El Morro’daki genç liderler ise köylülerin protesto etmemesi için Equion’un “rüşvet” verdiğini söylüyor.

Kirli savaşın ardında barış mı var?

ELN, Casanare’de 2002 ila 2009 yılları arasında ABD’nin finanse ettiği Kolombiya askeri operasyonuyla beraber büyük darbe aldı.

Jairo Arregui, veya şimdiki ismiyle ‘Antonio’, artık ELN’nin Kolombiya’daki askeri bloklarından birinden sorumlu komutan.

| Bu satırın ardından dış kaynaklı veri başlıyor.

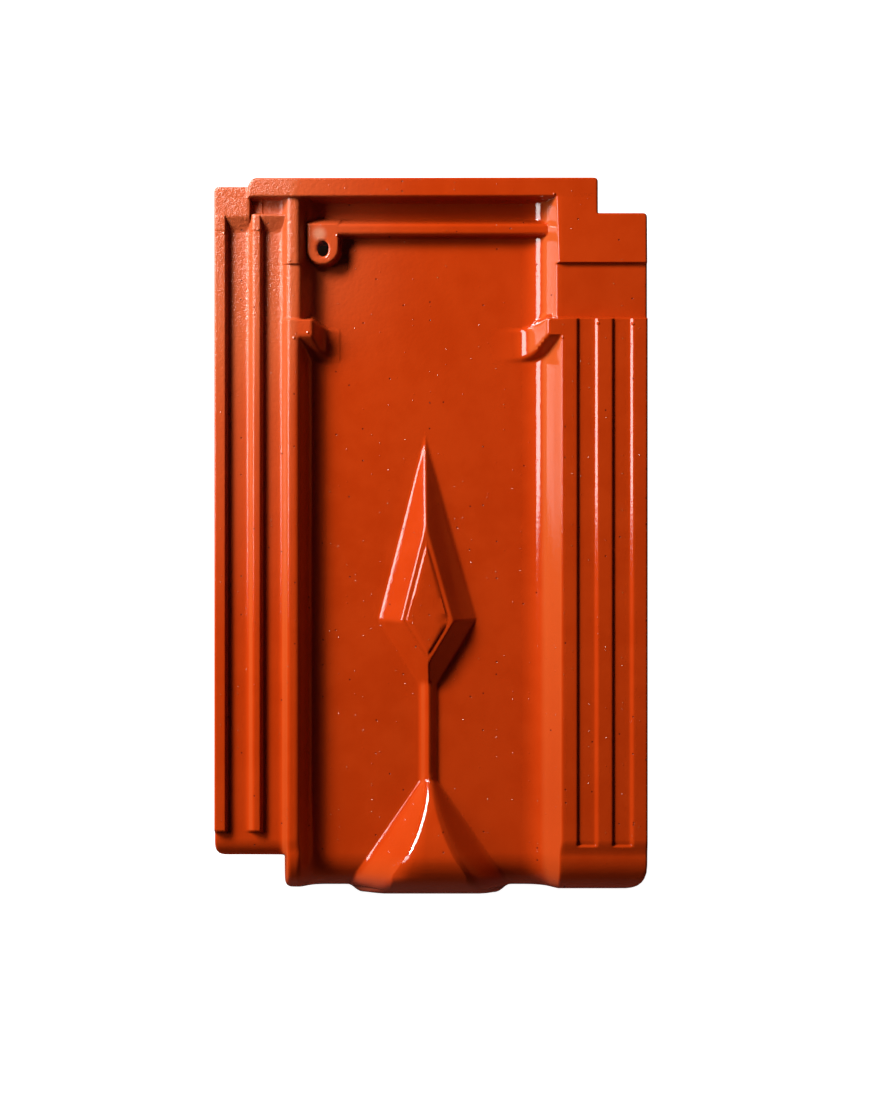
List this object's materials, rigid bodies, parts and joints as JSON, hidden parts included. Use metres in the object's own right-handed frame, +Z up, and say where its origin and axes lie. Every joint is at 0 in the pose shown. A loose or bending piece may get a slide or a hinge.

Ancak ona göre insanların güvenini sağlamak için yapılacak çok iş var:

“Bu ülkeyi savunduk, canımızı verdik. Ancak pek çok insan bizden yana değil çünkü yolsuzları kaçırmak veya öldürmek zorundaydık.”

ELN’nin, genç Kolombiyalıların düşüncelerine ayak uyduramadığını da belirten Jairo, “40 yıl önce bizim gördüğümüz şekliyle iktidarı almak artık bir rüya” diye sonlandırıyor sözlerini.

ELN’de Jairo’nun yerine gelen ’Coco’ da Jairo ile hemfikir:

“Devrimci hareketi tekrar gündeme getirmek için kapitalist sistem, küresel ısınma ve tüketimciliğe karşı aldığımız pozisyonu yeniden düşündük.”

Barış anlaşması

ELN’nin Casanare’de bulunan Jairo Arregui (Antonio) komutası altındaki Jose David Suarez Cephesi

İki yıl önce yapılan oylamada Casanare halkının yüzde 70’i FARC ile yapılması planlanan barış görüşmelerine karşı çıkmıştı.

Yerinden edilen birçok kişi, barış anlaşmasının yürürlülüğe girmesine rağmen gerilla grupları ile paramiliterlerin topraklarını almasından endişe ediyor.

ELN ile Kolombiya hükümeti arasında Ocak ayında sonlanan barış anlaşması, Eylül ayında imzalandı ancak ateşkes konusunda ELN içerisinde büyük fikir ayrılıkları oluşmuştu.

Arauca ve Casanare’de bulunan ekonomik ve askeri anlamda güçlü olan Domingo Lain cephesi ise sessiz kalmayı tercih etmişti.

Onlar için sosyal adaletsizlik veya başka bir deyişle neoliberal ihracata dayalı ekonomik model, uzlaşılacak bir konu değil. Ayrıca neoparamiliter yapıların varlığı, silahı bırakmamak için başka bir neden.

Özetle burada, petrol arazilerindeki sorunların çözümü ve barış oldukça uzak bir ihtimal.